TASK BRIEF ->
Find the string "picture" in the records. Copy every line it appears in.

(Records from a data source)
===

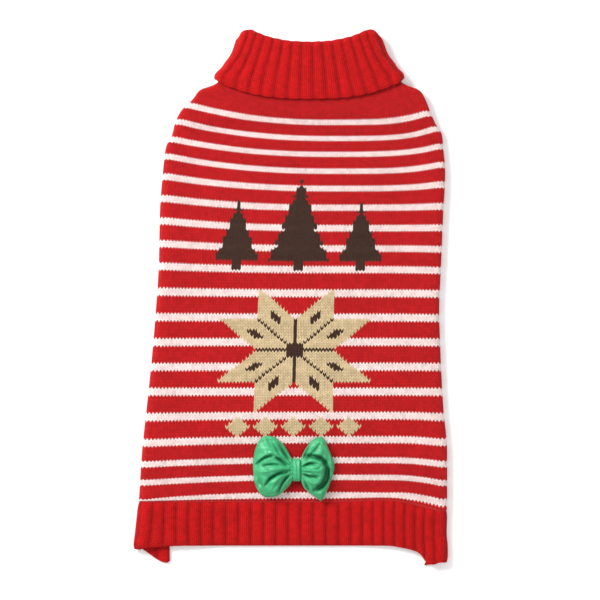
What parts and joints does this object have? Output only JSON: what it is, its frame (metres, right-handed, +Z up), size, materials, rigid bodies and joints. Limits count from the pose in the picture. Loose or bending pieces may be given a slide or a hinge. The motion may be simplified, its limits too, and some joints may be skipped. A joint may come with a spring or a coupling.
{
  "type": "dog sweater",
  "caption": "Striped knitted dog sweater laid flat, back up, with a turned-down ribbed collar, a ribbed hem and a small satin bow.",
  "frame": {"origin": "on the surface it lies on, below the middle of the outline's box", "axes": "+Y towards the collar along the dog's back, +X towards the right side in the top view, +Z up out of the surface"},
  "size_m": [0.2345, 0.4014, 0.0126],
  "materials": {
    "knit_striped": "matt stocking stitch, thin white stripes on red",
    "rib_red": "matt two by two rib",
    "satin_green": "glossy satin"
  },
  "bodies": {
    "root": {"back_panel": "knit_striped", "belly_panel": "knit_striped", "arch_band": "rib_red", "leg_band_left": "rib_red", "leg_band_right": "rib_red", "hem_band": "rib_red", "collar": "rib_red", "bow": "satin_green", "bow_knot": "satin_green"}
  },
  "joints": []
}
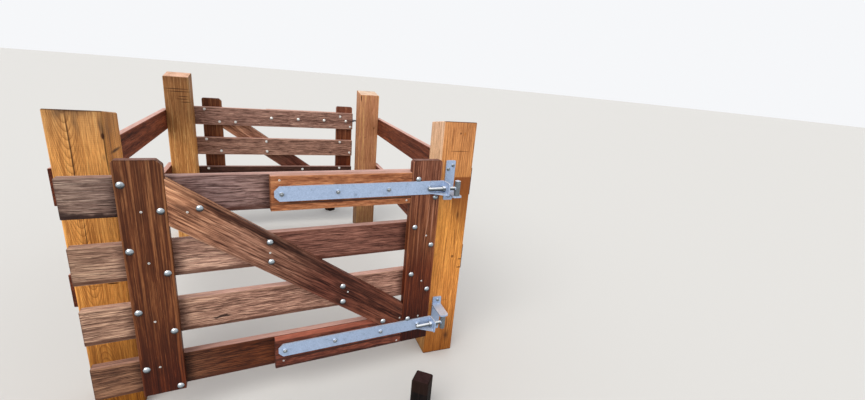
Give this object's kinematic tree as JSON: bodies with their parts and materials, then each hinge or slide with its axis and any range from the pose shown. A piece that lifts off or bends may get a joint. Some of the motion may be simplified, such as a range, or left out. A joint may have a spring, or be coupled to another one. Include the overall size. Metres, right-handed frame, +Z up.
{
  "type": "kissing gate",
  "caption": "Timber kissing gate: a square pen of posts and side boards between two braced swing gates on galvanised strap hinges.",
  "frame": {"origin": "centre of the front hinge post's foot, at ground level", "axes": "+Z up, +X from the latch posts to the hinge posts, +Y from the front gate to the back gate"},
  "size_m": [1.791, 3.0884, 1.3794],
  "materials": {
    "post_timber": "fresh sawn orange hardwood",
    "board_timber": "sawn dark red-brown hardwood, weathering",
    "packer_timber": "sawn red-orange hardwood",
    "galvanised_steel": "hot-dip galvanised"
  },
  "bodies": {
    "pen": {"front_hinge_post": "post_timber", "front_latch_post": "post_timber", "back_hinge_post": "post_timber", "back_latch_post": "post_timber", "left_upper_board": "board_timber", "left_lower_board": "board_timber", "right_upper_board": "board_timber", "right_lower_board": "board_timber", "front_upper_bracket": "galvanised_steel", "front_lower_bracket": "galvanised_steel", "front_gate_stop": "board_timber", "back_upper_bracket": "galvanised_steel", "back_lower_bracket": "galvanised_steel", "back_gate_stop": "board_timber"},
    "front_gate": {"front_top_rail": "board_timber", "front_upper_rail": "board_timber", "front_lower_rail": "board_timber", "front_bottom_rail": "board_timber", "front_latch_stile": "board_timber", "front_hinge_stile": "board_timber", "front_brace": "board_timber", "front_upper_packer": "packer_timber", "front_lower_packer": "packer_timber", "front_upper_strap": "galvanised_steel", "front_lower_strap": "galvanised_steel", "front_upper_eye_bolt": "galvanised_steel", "front_lower_eye_bolt": "galvanised_steel"},
    "back_gate": {"back_top_rail": "board_timber", "back_upper_rail": "board_timber", "back_lower_rail": "board_timber", "back_bottom_rail": "board_timber", "back_latch_stile": "board_timber", "back_hinge_stile": "board_timber", "back_brace": "board_timber", "back_upper_packer": "packer_timber", "back_lower_packer": "packer_timber", "back_upper_strap": "galvanised_steel", "back_lower_strap": "galvanised_steel", "back_upper_eye_bolt": "galvanised_steel", "back_lower_eye_bolt": "galvanised_steel"}
  },
  "joints": [
    {"name": "front_gate_hinge", "type": "hinge", "parent": "pen", "child": "front_gate", "pos_m": [-0.0375, -0.1935, 1.035], "axis": [0, 0, 1], "range_deg": [-4, 47]},
    {"name": "back_gate_hinge", "type": "hinge", "parent": "pen", "child": "back_gate", "pos_m": [-0.0375, 2.1685, 1.035], "axis": [0, 0, -1], "range_deg": [0, 51]}
  ]
}
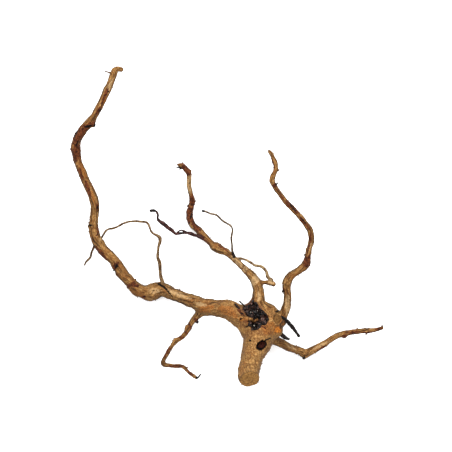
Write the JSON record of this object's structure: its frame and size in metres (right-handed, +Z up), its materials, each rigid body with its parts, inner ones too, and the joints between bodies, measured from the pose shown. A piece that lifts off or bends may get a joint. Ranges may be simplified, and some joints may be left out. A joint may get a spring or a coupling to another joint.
{
  "type": "spiderwood root",
  "caption": "Branched dry root with a sawn trunk stub, a knotty hub, long crooked limbs and thin twigs, lying on low points of its limbs.",
  "frame": {"origin": "on the bench under the middle of the root's plan", "axes": "+Z up from the bench; +X to the right and +Y to the top of the plan, with the sawn trunk stub toward -Y and the thick main arm toward -X and then +Y"},
  "size_m": [0.3813, 0.3824, 0.1023],
  "materials": {
    "spiderwood": "dry, worn, matt"
  },
  "bodies": {
    "root": {"spiderwood_root": "spiderwood"}
  },
  "joints": []
}
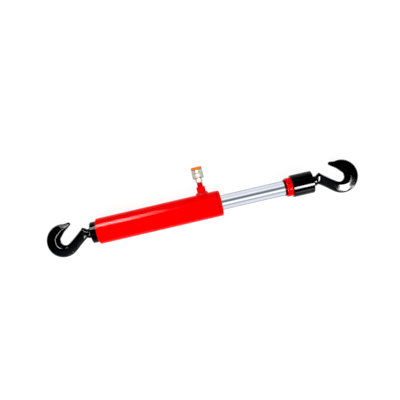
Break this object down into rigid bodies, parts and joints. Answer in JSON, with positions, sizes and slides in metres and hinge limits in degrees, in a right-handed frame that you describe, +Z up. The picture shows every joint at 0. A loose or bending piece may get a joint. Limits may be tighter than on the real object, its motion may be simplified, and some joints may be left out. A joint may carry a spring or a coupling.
{
  "type": "hydraulic pull cylinder",
  "caption": "Single-acting hydraulic pull ram with a chromed rod, side port with capped quick coupler, and a swivelling slip hook at each end.",
  "frame": {"origin": "on the surface that the barrel rests on, straight under the middle of the barrel's length", "axes": "+X along the cylinder from the rear hook to the rod end, +Y to the side of the oil port, +Z up"},
  "size_m": [0.7347, 0.134, 0.0597],
  "materials": {
    "red_paint": "glossy red enamel",
    "black_paint": "glossy black enamel over forged steel",
    "chrome": "hard chrome, ground and polished",
    "zinc": "bright zinc plating",
    "steel": "machined steel",
    "bronze": "bearing bronze",
    "seal_rubber": "nitrile",
    "seal_plastic": "PTFE",
    "orange_plastic": "moulded plastic"
  },
  "bodies": {
    "barrel": {"cylinder_barrel": "red_paint", "gland_nut": "red_paint", "gland_lock_screw": "steel", "gland_o_ring": "seal_rubber", "gland_backup_ring": "seal_plastic", "rod_bearing_sleeve": "bronze", "rod_seal": "seal_rubber", "rod_wiper": "seal_rubber", "rear_end_plug": "black_paint", "rear_plug_lock_screw": "steel", "breather_plug": "bronze", "rear_thrust_washer": "bronze", "return_spring": "steel", "port_boss": "red_paint", "port_weld_bead": "red_paint", "port_nipple": "red_paint", "coupler_adapter": "zinc", "coupler_body": "zinc", "coupler_socket_seal": "seal_rubber", "coupler_snap_ring": "steel", "check_valve_spring": "steel"},
    "spring_seat": {"spring_seat_ring": "bronze"},
    "rod": {"piston_rod": "chrome", "piston": "steel", "piston_nut": "steel", "piston_seal": "seal_rubber", "piston_backup_ring": "seal_plastic", "piston_guide_ring": "bronze", "piston_rod_o_ring": "seal_rubber", "rod_end_collar": "red_paint", "collar_set_screw": "steel", "collar_set_screw_rear": "steel", "front_swivel_housing": "black_paint", "front_thrust_washer": "bronze"},
    "front_hook": {"front_hook": "black_paint", "front_hook_nut": "steel", "front_hook_split_pin": "steel"},
    "rear_hook": {"rear_hook": "black_paint", "rear_hook_nut": "steel", "rear_hook_split_pin": "steel"},
    "coupler_collar": {"coupler_collar": "zinc"},
    "check_valve": {"check_valve_poppet": "steel"},
    "dust_cap": {"dust_cap": "orange_plastic"}
  },
  "joints": [
    {"name": "rod_slide", "type": "slide", "parent": "barrel", "child": "spring_seat", "axis": [1, 0, 0], "range_m": [-0.14, 0], "stiffness_N_per_m": 600, "springref_m": 0.05, "deforming": ["return_spring"]},
    {"name": "rod_turn", "type": "hinge", "parent": "spring_seat", "child": "rod", "pos_m": [0.0652, 0, 0.02986], "axis": [1, 0, 0], "continuous": true},
    {"name": "front_hook_swivel", "type": "hinge", "parent": "rod", "child": "front_hook", "pos_m": [0.3605, 0, 0.02986], "axis": [1, 0, 0], "continuous": true},
    {"name": "rear_hook_swivel", "type": "hinge", "parent": "barrel", "child": "rear_hook", "pos_m": [-0.16, 0, 0.02986], "axis": [1, 0, 0], "continuous": true},
    {"name": "coupler_collar_spin", "type": "hinge", "parent": "barrel", "child": "coupler_collar", "pos_m": [0.107, 0.0663, 0.02986], "axis": [0, 1, 0], "continuous": true},
    {"name": "check_valve_travel", "type": "slide", "parent": "barrel", "child": "check_valve", "axis": [0, -1, 0], "range_m": [0, 0.003], "stiffness_N_per_m": 800, "springref_m": -0.002, "deforming": ["check_valve_spring"]},
    {"name": "dust_cap_pull", "type": "slide", "parent": "barrel", "child": "dust_cap", "axis": [0, 1, 0], "range_m": [0, 0.03]}
  ]
}
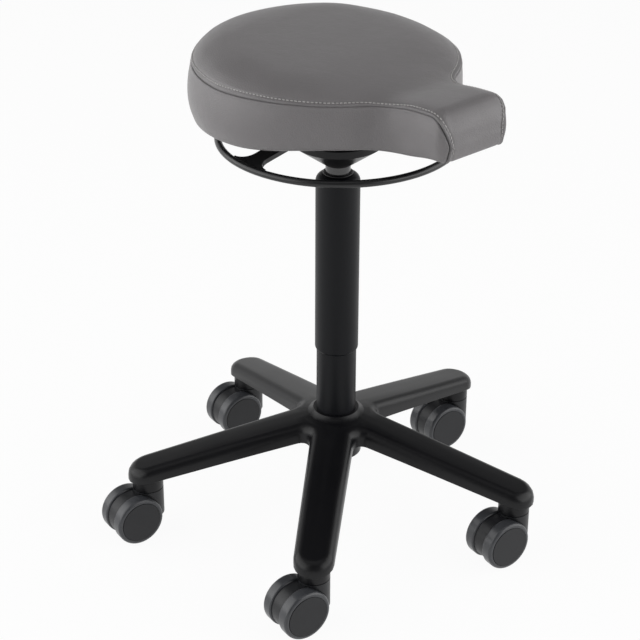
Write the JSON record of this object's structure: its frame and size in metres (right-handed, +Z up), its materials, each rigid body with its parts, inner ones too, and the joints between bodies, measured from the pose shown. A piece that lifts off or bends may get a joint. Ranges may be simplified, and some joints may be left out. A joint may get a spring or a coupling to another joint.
{
  "type": "saddle stool",
  "caption": "Height-adjustable saddle stool: padded round seat with a nose, ring lever, gas-spring column and star base on twin-wheel castors.",
  "frame": {"origin": "floor point under the column axis, in the plane that the castors rest on", "axes": "+Z up along the column; the nose of the seat points to -Y; +X is to the left of a sitter"},
  "size_m": [0.4947, 0.479, 0.5957],
  "materials": {
    "moulded_black": "satin moulded plastic",
    "painted_black": "semi-gloss powder coat",
    "lever_black": "semi-gloss moulded plastic",
    "steel": "bright zinc",
    "brass": "turned",
    "rubber": "matt",
    "tyre": "soft matt tread",
    "castor_grey": "fine satin texture",
    "leather": "fine grain, soft sheen",
    "plywood": "raw beech plywood",
    "cloth": "non-woven dust cover"
  },
  "bodies": {
    "base": {"star_base": "moulded_black", "column_tube": "painted_black", "guide_bush": "moulded_black", "foot_washer": "steel", "bearing_lower_race": "steel", "castor_stems": "steel", "stem_grip_rings": "steel"},
    "rod": {"piston_rod": "steel", "piston": "steel", "bearing_upper_race": "steel", "bump_stop": "rubber", "rod_clip": "steel"},
    "bearing": {"bearing_cage": "brass", "bearing_balls": "steel"},
    "seat": {"gas_cylinder": "painted_black", "rod_guide": "moulded_black", "seat_socket": "moulded_black", "pivot_pin": "steel", "seat_plate": "painted_black", "post_screws": "steel", "board_screws": "steel", "under_cover": "cloth", "seat_board": "plywood", "seat_cushion": "leather"},
    "lever": {"ring_lever": "lever_black"},
    "release": {"release_pin": "steel"},
    "castor_1": {"castor_1_housing": "castor_grey", "castor_1_axle": "steel"},
    "wheel_1_left": {"castor_1_disc_left": "castor_grey", "castor_1_tyre_left": "tyre"},
    "wheel_1_right": {"castor_1_disc_right": "castor_grey", "castor_1_tyre_right": "tyre"},
    "castor_2": {"castor_2_housing": "castor_grey", "castor_2_axle": "steel"},
    "wheel_2_left": {"castor_2_disc_left": "castor_grey", "castor_2_tyre_left": "tyre"},
    "wheel_2_right": {"castor_2_disc_right": "castor_grey", "castor_2_tyre_right": "tyre"},
    "castor_3": {"castor_3_housing": "castor_grey", "castor_3_axle": "steel"},
    "wheel_3_left": {"castor_3_disc_left": "castor_grey", "castor_3_tyre_left": "tyre"},
    "wheel_3_right": {"castor_3_disc_right": "castor_grey", "castor_3_tyre_right": "tyre"},
    "castor_4": {"castor_4_housing": "castor_grey", "castor_4_axle": "steel"},
    "wheel_4_left": {"castor_4_disc_left": "castor_grey", "castor_4_tyre_left": "tyre"},
    "wheel_4_right": {"castor_4_disc_right": "castor_grey", "castor_4_tyre_right": "tyre"},
    "castor_5": {"castor_5_housing": "castor_grey", "castor_5_axle": "steel"},
    "wheel_5_left": {"castor_5_disc_left": "castor_grey", "castor_5_tyre_left": "tyre"},
    "wheel_5_right": {"castor_5_disc_right": "castor_grey", "castor_5_tyre_right": "tyre"}
  },
  "joints": [
    {"name": "seat_swivel", "type": "hinge", "parent": "base", "child": "rod", "pos_m": [0, 0, 0.09263], "axis": [0, 0, 1], "continuous": true},
    {"name": "cage_creep", "type": "hinge", "parent": "base", "child": "bearing", "pos_m": [0, 0, 0.09263], "axis": [0, 0, 1], "continuous": true},
    {"name": "seat_lift", "type": "slide", "parent": "rod", "child": "seat", "axis": [0, 0, 1], "range_m": [0, 0.2]},
    {"name": "lever_tilt", "type": "hinge", "parent": "seat", "child": "lever", "pos_m": [-0.024, 0, 0.50653], "axis": [0, 1, 0], "range_deg": [0, 7], "stiffness_Nm_per_rad": 3.9, "springref_deg": -14.09},
    {"name": "release_press", "type": "slide", "parent": "seat", "child": "release", "axis": [0, 0, -1], "range_m": [0, 0.003]},
    {"name": "castor_1_swivel", "type": "hinge", "parent": "base", "child": "castor_1", "pos_m": [0.22385, 0.02274, 0.045], "axis": [0, 0, 1], "continuous": true},
    {"name": "wheel_1_left_spin", "type": "hinge", "parent": "castor_1", "child": "wheel_1_left", "pos_m": [0.20136, 0.02582, 0.0292], "axis": [-0.1357, -0.9907, 0], "continuous": true},
    {"name": "wheel_1_right_spin", "type": "hinge", "parent": "castor_1", "child": "wheel_1_right", "pos_m": [0.20136, 0.02582, 0.0292], "axis": [-0.1357, -0.9907, 0], "continuous": true},
    {"name": "castor_2_swivel", "type": "hinge", "parent": "base", "child": "castor_2", "pos_m": [0.04755, 0.21992, 0.045], "axis": [0, 0, 1], "continuous": true},
    {"name": "wheel_2_left_spin", "type": "hinge", "parent": "castor_2", "child": "wheel_2_left", "pos_m": [0.02506, 0.223, 0.0292], "axis": [-0.1357, -0.9907, 0], "continuous": true},
    {"name": "wheel_2_right_spin", "type": "hinge", "parent": "castor_2", "child": "wheel_2_right", "pos_m": [0.02506, 0.223, 0.0292], "axis": [-0.1357, -0.9907, 0], "continuous": true},
    {"name": "castor_3_swivel", "type": "hinge", "parent": "base", "child": "castor_3", "pos_m": [-0.19446, 0.11318, 0.045], "axis": [0, 0, 1], "continuous": true},
    {"name": "wheel_3_left_spin", "type": "hinge", "parent": "castor_3", "child": "wheel_3_left", "pos_m": [-0.21695, 0.11626, 0.0292], "axis": [-0.1357, -0.9907, 0], "continuous": true},
    {"name": "wheel_3_right_spin", "type": "hinge", "parent": "castor_3", "child": "wheel_3_right", "pos_m": [-0.21695, 0.11626, 0.0292], "axis": [-0.1357, -0.9907, 0], "continuous": true},
    {"name": "castor_4_swivel", "type": "hinge", "parent": "base", "child": "castor_4", "pos_m": [-0.16773, -0.14997, 0.045], "axis": [0, 0, 1], "continuous": true},
    {"name": "wheel_4_left_spin", "type": "hinge", "parent": "castor_4", "child": "wheel_4_left", "pos_m": [-0.19022, -0.14689, 0.0292], "axis": [-0.1357, -0.9907, 0], "continuous": true},
    {"name": "wheel_4_right_spin", "type": "hinge", "parent": "castor_4", "child": "wheel_4_right", "pos_m": [-0.19022, -0.14689, 0.0292], "axis": [-0.1357, -0.9907, 0], "continuous": true},
    {"name": "castor_5_swivel", "type": "hinge", "parent": "base", "child": "castor_5", "pos_m": [0.0908, -0.20587, 0.045], "axis": [0, 0, 1], "continuous": true},
    {"name": "wheel_5_left_spin", "type": "hinge", "parent": "castor_5", "child": "wheel_5_left", "pos_m": [0.06831, -0.20278, 0.0292], "axis": [-0.1357, -0.9907, 0], "continuous": true},
    {"name": "wheel_5_right_spin", "type": "hinge", "parent": "castor_5", "child": "wheel_5_right", "pos_m": [0.06831, -0.20278, 0.0292], "axis": [-0.1357, -0.9907, 0], "continuous": true}
  ],
  "couplings": [
    {"joint": "cage_creep", "follows": "seat_swivel", "ratio": 0.5},
    {"joint": "release_press", "follows": "lever_tilt", "m_per_rad": 0.024}
  ]
}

===

REPLY TO THE TASK ->
What parts and joints does this object have? Output only JSON: what it is, its frame (metres, right-handed, +Z up), size, materials, rigid bodies and joints. Limits count from the pose in the picture. Loose or bending pieces may be given a slide or a hinge. The motion may be simplified, its limits too, and some joints may be skipped. A joint may come with a spring or a coupling.
Break this object down into rigid bodies, parts and joints. Answer in JSON, with positions, sizes and slides in metres and hinge limits in degrees, in a right-handed frame that you describe, +Z up. The picture shows every joint at 0. A loose or bending piece may get a joint. Limits may be tighter than on the real object, its motion may be simplified, and some joints may be left out. A joint may carry a spring or a coupling.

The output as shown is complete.